I recently got it in my head that I wanted to take some time-lapse photos showing the oxidation of various bright-polished metals over the course of a week or so. Investigating the possibility of setting up an intervalometer for my elderly Coolpix 4300 quickly became frustrating, however, as I realized that I was facing a nightmare of proprietary connectors, unpublished protocols, and exotic cables. Nikon manufactured a time-lapse controller compatible with my camera (the MC-EU1), but all the reviews I’ve seen are unfavorable, and I can’t find one for sale for less than $85.
To make matters worse, it turns out the proprietary 8-pin connector used on the 4300 and other older Coolpix cameras is dual-function: Four of the pins provide for normal USB connectivity, while the other four provide the serial interface used, for instance, by the MC-EU1 to remotely control the camera. My camera was supplied with a cable to access the USB half of the connector, but of course getting to the serial pins requires the purchase of a completely different cable (the SC-EW3), which can’t be had for less than $30 plus shipping.
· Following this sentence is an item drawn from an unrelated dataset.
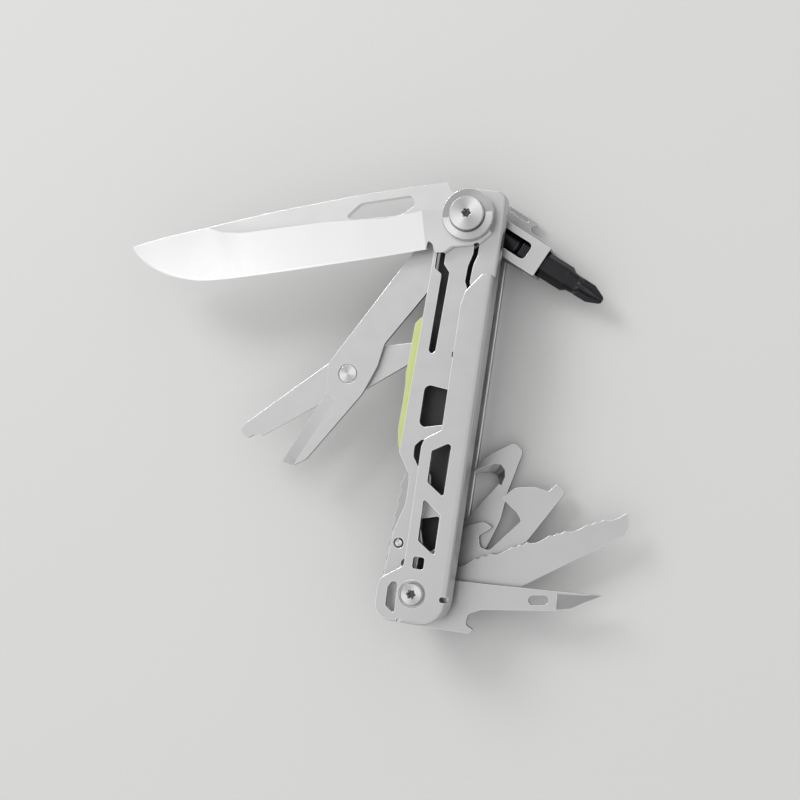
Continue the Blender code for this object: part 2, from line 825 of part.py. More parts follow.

Fortunately, I then stumbled across this excellent tutorial by David Holmes about how to convert the connector on the bundled USB cable into a dual-use USB/serial cable that lets you swap out the proprietary end with two different harnesses that access the USB or the serial pins as needed. Thanks, David!
P.S. I’ve found a promising piece of freeware called Snappixx that claims to control the Coolpix cameras through the serial interface. I can’t vouch for it yet, however, other than to report that it downloads, installs, and starts up without any apparent hitches.